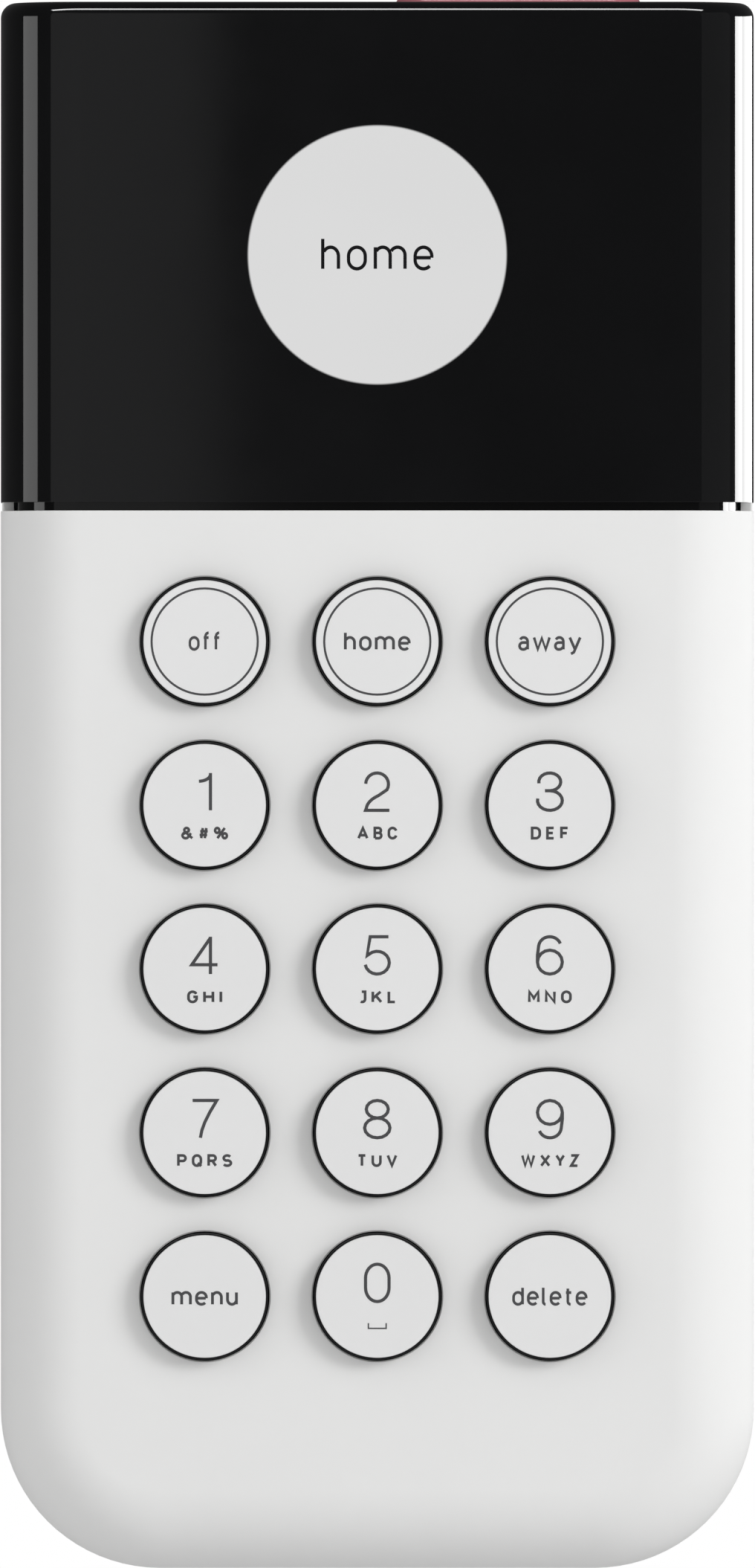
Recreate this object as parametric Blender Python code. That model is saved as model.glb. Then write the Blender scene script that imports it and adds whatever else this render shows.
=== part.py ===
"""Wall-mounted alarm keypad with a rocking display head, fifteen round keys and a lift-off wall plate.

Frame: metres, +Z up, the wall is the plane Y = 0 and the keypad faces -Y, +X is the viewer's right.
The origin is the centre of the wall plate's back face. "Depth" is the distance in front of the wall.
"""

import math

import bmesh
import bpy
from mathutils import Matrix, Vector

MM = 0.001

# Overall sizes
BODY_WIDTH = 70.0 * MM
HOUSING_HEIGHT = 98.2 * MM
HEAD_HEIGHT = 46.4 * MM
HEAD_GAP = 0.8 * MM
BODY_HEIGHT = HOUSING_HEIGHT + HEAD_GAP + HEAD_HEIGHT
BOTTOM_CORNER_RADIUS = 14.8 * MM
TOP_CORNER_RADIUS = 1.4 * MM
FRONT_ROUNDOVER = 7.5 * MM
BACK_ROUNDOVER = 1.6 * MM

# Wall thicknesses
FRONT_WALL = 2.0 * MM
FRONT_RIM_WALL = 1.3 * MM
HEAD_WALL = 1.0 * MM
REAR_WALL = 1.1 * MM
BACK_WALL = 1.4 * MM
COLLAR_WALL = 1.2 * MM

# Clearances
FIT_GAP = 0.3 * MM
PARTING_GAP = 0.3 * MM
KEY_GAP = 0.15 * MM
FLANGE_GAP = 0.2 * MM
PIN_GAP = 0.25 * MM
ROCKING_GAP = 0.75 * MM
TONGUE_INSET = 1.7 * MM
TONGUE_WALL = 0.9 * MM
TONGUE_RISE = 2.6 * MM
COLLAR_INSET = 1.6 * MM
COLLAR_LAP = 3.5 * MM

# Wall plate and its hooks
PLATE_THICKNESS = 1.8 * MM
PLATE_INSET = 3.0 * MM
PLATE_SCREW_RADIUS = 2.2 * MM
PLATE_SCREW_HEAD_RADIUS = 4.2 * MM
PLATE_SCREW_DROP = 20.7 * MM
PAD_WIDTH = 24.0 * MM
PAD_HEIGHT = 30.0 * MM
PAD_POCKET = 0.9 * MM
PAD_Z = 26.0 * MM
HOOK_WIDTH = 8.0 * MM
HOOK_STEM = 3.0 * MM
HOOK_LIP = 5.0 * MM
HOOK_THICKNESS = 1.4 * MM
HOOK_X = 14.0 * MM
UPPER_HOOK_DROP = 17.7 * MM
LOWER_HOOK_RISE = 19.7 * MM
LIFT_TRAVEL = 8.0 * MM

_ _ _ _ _

§ WRITTEN REQUEST: Your task is to print the whole listing again exactly.

§ SOLVED PROBLEM:
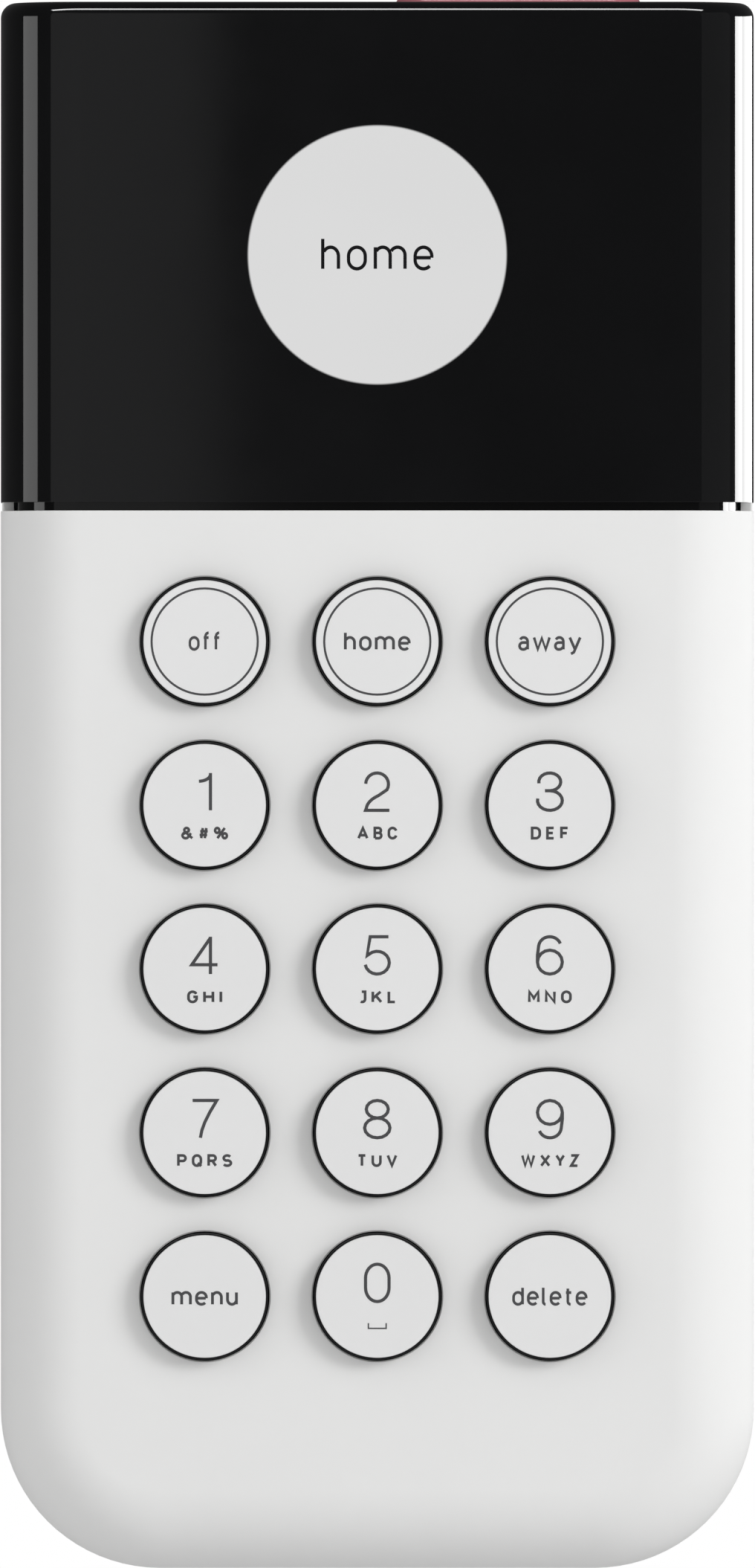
Recreate this object as parametric Blender Python code. That model is saved as model.glb. Then write the Blender scene script that imports it and adds whatever else this render shows.
=== part.py ===
"""Wall-mounted alarm keypad with a rocking display head, fifteen round keys and a lift-off wall plate.

Frame: metres, +Z up, the wall is the plane Y = 0 and the keypad faces -Y, +X is the viewer's right.
The origin is the centre of the wall plate's back face. "Depth" is the distance in front of the wall.
"""

import math

import bmesh
import bpy
from mathutils import Matrix, Vector

MM = 0.001

# Overall sizes
BODY_WIDTH = 70.0 * MM
HOUSING_HEIGHT = 98.2 * MM
HEAD_HEIGHT = 46.4 * MM
HEAD_GAP = 0.8 * MM
BODY_HEIGHT = HOUSING_HEIGHT + HEAD_GAP + HEAD_HEIGHT
BOTTOM_CORNER_RADIUS = 14.8 * MM
TOP_CORNER_RADIUS = 1.4 * MM
FRONT_ROUNDOVER = 7.5 * MM
BACK_ROUNDOVER = 1.6 * MM

# Wall thicknesses
FRONT_WALL = 2.0 * MM
FRONT_RIM_WALL = 1.3 * MM
HEAD_WALL = 1.0 * MM
REAR_WALL = 1.1 * MM
BACK_WALL = 1.4 * MM
COLLAR_WALL = 1.2 * MM

# Clearances
FIT_GAP = 0.3 * MM
PARTING_GAP = 0.3 * MM
KEY_GAP = 0.15 * MM
FLANGE_GAP = 0.2 * MM
PIN_GAP = 0.25 * MM
ROCKING_GAP = 0.75 * MM
TONGUE_INSET = 1.7 * MM
TONGUE_WALL = 0.9 * MM
TONGUE_RISE = 2.6 * MM
COLLAR_INSET = 1.6 * MM
COLLAR_LAP = 3.5 * MM

# Wall plate and its hooks
PLATE_THICKNESS = 1.8 * MM
PLATE_INSET = 3.0 * MM
PLATE_SCREW_RADIUS = 2.2 * MM
PLATE_SCREW_HEAD_RADIUS = 4.2 * MM
PLATE_SCREW_DROP = 20.7 * MM
PAD_WIDTH = 24.0 * MM
PAD_HEIGHT = 30.0 * MM
PAD_POCKET = 0.9 * MM
PAD_Z = 26.0 * MM
HOOK_WIDTH = 8.0 * MM
HOOK_STEM = 3.0 * MM
HOOK_LIP = 5.0 * MM
HOOK_THICKNESS = 1.4 * MM
HOOK_X = 14.0 * MM
UPPER_HOOK_DROP = 17.7 * MM
LOWER_HOOK_RISE = 19.7 * MM
LIFT_TRAVEL = 8.0 * MM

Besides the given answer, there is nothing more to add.